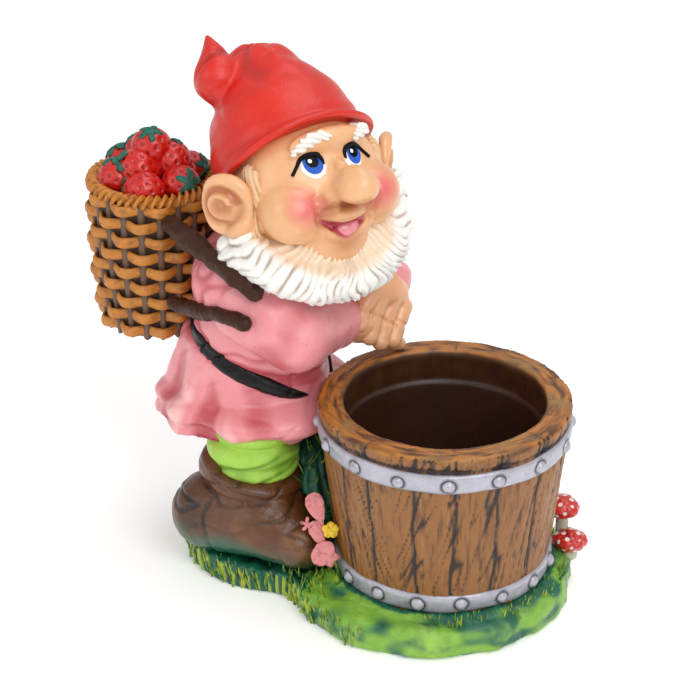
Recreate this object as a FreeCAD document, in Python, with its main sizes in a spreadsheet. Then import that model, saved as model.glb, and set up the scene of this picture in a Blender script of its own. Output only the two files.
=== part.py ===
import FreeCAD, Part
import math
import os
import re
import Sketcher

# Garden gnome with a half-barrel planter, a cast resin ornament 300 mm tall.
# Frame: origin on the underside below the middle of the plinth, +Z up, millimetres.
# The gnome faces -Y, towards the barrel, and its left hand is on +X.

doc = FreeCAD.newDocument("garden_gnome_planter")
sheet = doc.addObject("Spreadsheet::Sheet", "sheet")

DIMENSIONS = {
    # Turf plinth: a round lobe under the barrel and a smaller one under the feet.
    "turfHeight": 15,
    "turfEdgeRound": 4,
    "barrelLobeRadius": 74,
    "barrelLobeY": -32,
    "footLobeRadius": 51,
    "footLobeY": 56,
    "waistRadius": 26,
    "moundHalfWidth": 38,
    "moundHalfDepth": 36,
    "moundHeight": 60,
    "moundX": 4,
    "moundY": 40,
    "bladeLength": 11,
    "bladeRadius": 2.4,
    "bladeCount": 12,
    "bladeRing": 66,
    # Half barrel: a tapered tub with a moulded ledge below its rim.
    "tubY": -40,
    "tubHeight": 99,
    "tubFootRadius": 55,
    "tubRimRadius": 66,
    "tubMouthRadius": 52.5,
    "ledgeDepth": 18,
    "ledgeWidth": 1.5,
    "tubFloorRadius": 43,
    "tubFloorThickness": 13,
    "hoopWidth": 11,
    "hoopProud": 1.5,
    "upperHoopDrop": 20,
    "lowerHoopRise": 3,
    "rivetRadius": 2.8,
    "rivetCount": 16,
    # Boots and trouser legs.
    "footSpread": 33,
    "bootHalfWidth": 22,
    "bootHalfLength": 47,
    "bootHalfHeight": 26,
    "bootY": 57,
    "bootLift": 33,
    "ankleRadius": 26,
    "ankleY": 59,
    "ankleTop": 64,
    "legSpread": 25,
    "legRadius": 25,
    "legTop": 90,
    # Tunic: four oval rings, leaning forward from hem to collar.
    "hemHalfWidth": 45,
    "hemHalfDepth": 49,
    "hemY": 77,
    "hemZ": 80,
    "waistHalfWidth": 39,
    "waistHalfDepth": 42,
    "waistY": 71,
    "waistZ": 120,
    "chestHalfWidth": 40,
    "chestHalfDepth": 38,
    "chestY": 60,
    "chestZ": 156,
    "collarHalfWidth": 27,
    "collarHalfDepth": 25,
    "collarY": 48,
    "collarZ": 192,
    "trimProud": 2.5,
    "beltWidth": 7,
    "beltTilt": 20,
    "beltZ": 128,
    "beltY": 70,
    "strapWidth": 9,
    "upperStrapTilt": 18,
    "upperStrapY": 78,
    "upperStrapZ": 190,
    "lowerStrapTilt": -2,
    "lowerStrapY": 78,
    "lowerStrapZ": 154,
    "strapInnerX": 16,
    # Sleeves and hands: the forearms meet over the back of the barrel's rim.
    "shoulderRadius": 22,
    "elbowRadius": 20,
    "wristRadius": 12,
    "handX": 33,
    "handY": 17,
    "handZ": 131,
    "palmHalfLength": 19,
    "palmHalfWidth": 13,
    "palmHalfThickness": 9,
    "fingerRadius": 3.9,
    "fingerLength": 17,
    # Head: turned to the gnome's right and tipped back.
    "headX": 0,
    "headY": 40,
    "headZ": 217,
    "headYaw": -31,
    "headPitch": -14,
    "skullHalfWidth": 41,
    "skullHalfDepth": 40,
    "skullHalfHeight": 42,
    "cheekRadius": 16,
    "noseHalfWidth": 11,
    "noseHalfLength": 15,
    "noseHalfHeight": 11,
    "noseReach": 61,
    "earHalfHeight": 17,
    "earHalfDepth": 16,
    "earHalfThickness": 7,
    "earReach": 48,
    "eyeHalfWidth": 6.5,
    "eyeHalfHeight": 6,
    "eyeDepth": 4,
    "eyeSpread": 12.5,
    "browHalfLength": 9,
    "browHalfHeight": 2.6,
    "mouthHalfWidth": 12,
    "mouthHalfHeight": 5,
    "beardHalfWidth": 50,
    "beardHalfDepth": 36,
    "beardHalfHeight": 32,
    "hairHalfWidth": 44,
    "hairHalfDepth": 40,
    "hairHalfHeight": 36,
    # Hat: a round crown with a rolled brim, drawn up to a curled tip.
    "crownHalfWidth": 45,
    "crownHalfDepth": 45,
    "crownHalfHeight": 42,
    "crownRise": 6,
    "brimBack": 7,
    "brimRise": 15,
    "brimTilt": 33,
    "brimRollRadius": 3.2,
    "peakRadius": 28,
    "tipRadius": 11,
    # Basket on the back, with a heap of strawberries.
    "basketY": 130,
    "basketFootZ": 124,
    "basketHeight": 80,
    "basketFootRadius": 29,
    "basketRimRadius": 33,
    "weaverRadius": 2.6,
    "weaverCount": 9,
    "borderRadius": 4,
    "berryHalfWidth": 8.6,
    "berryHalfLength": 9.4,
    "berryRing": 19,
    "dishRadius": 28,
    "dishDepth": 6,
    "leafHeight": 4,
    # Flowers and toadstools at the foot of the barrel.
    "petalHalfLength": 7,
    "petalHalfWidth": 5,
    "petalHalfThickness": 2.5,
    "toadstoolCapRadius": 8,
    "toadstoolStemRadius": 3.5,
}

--

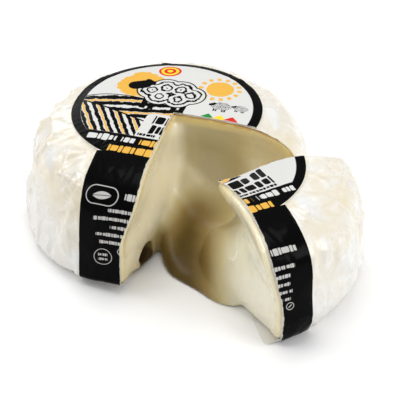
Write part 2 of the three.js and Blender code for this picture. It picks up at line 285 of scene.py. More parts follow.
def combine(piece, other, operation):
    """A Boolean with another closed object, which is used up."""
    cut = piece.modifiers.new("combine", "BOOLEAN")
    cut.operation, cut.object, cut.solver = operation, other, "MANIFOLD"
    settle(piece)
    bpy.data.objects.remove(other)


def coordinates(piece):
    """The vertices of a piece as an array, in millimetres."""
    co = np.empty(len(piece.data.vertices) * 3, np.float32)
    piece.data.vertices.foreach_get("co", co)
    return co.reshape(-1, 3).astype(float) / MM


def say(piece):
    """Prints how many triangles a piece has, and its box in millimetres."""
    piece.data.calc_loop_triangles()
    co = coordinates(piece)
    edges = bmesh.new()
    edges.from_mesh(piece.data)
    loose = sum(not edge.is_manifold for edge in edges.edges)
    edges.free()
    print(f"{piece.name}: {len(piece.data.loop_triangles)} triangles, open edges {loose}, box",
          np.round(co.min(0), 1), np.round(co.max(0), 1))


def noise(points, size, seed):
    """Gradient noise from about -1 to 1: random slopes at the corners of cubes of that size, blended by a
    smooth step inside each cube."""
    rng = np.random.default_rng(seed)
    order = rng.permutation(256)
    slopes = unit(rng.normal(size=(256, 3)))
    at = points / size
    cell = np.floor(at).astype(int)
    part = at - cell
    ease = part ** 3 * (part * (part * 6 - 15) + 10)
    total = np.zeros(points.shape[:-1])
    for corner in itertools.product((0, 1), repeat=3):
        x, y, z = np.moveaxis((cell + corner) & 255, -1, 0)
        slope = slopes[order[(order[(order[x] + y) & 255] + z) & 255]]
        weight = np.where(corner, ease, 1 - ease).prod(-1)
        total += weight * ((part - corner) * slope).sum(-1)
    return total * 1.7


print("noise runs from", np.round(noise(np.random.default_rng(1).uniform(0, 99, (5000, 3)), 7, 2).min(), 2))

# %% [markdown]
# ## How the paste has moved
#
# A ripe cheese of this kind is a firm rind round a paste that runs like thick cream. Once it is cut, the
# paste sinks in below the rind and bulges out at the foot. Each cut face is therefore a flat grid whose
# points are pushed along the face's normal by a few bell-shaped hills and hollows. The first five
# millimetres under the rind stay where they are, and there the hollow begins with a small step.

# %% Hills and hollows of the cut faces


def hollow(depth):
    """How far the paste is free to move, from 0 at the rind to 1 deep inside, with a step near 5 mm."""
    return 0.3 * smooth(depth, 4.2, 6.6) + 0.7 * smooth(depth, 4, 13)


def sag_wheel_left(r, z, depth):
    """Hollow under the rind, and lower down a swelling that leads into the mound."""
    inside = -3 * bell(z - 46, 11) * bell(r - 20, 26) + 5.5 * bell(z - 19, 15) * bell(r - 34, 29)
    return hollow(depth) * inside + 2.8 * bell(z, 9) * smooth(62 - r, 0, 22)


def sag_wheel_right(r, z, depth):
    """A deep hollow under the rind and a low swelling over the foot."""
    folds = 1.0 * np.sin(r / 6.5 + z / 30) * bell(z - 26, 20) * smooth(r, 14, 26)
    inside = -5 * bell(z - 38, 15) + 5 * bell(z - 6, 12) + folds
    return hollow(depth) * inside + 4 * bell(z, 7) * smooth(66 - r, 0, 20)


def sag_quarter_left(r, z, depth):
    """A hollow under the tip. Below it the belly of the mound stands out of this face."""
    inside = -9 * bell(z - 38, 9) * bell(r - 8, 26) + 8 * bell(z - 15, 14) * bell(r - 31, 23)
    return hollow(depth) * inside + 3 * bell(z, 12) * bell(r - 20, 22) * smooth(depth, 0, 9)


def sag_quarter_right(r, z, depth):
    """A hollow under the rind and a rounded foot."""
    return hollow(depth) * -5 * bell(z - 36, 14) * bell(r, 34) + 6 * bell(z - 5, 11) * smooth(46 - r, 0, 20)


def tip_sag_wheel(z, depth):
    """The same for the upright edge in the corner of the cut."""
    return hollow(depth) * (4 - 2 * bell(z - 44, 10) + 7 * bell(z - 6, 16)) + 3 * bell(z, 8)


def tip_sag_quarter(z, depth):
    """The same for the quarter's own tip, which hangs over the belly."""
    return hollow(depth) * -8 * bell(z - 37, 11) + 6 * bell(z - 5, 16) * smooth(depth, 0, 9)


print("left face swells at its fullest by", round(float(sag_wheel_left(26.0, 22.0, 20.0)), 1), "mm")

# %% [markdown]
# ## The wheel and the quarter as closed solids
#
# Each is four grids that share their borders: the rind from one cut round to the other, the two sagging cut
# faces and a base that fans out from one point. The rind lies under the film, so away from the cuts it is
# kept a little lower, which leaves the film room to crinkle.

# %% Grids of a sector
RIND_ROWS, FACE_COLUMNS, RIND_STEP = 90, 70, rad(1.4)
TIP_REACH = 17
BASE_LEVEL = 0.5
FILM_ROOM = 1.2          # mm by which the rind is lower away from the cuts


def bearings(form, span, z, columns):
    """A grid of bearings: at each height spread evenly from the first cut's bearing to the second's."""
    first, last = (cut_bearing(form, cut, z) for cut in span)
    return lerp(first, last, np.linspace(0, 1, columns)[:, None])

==

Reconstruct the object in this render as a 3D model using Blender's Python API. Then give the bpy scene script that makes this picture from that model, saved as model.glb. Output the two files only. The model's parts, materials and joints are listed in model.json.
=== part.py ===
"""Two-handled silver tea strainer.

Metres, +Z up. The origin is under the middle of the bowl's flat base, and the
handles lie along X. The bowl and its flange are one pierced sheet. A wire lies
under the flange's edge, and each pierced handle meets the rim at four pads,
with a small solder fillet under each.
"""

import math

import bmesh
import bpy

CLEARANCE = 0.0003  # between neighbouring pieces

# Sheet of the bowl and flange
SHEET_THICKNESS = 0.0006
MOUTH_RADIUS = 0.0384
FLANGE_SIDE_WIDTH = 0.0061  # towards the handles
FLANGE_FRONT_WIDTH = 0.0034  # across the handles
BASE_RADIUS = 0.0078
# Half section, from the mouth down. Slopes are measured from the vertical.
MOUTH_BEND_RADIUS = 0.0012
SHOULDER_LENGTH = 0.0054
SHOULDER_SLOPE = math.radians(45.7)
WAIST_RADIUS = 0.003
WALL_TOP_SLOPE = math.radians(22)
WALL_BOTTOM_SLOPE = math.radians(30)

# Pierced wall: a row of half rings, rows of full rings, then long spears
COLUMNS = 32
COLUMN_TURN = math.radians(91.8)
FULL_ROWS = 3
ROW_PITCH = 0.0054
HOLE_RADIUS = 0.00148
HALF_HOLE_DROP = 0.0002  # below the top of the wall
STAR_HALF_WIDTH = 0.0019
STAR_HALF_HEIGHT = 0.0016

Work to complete
Of the entries above, repeat exactly the lines from the line with "Write part 2" through the line with "return co.reshape(-1, 3).astype(float)", both of them included.

Finished answer
Write part 2 of the three.js and Blender code for this picture. It picks up at line 285 of scene.py. More parts follow.
def combine(piece, other, operation):
    """A Boolean with another closed object, which is used up."""
    cut = piece.modifiers.new("combine", "BOOLEAN")
    cut.operation, cut.object, cut.solver = operation, other, "MANIFOLD"
    settle(piece)
    bpy.data.objects.remove(other)


def coordinates(piece):
    """The vertices of a piece as an array, in millimetres."""
    co = np.empty(len(piece.data.vertices) * 3, np.float32)
    piece.data.vertices.foreach_get("co", co)
    return co.reshape(-1, 3).astype(float) / MM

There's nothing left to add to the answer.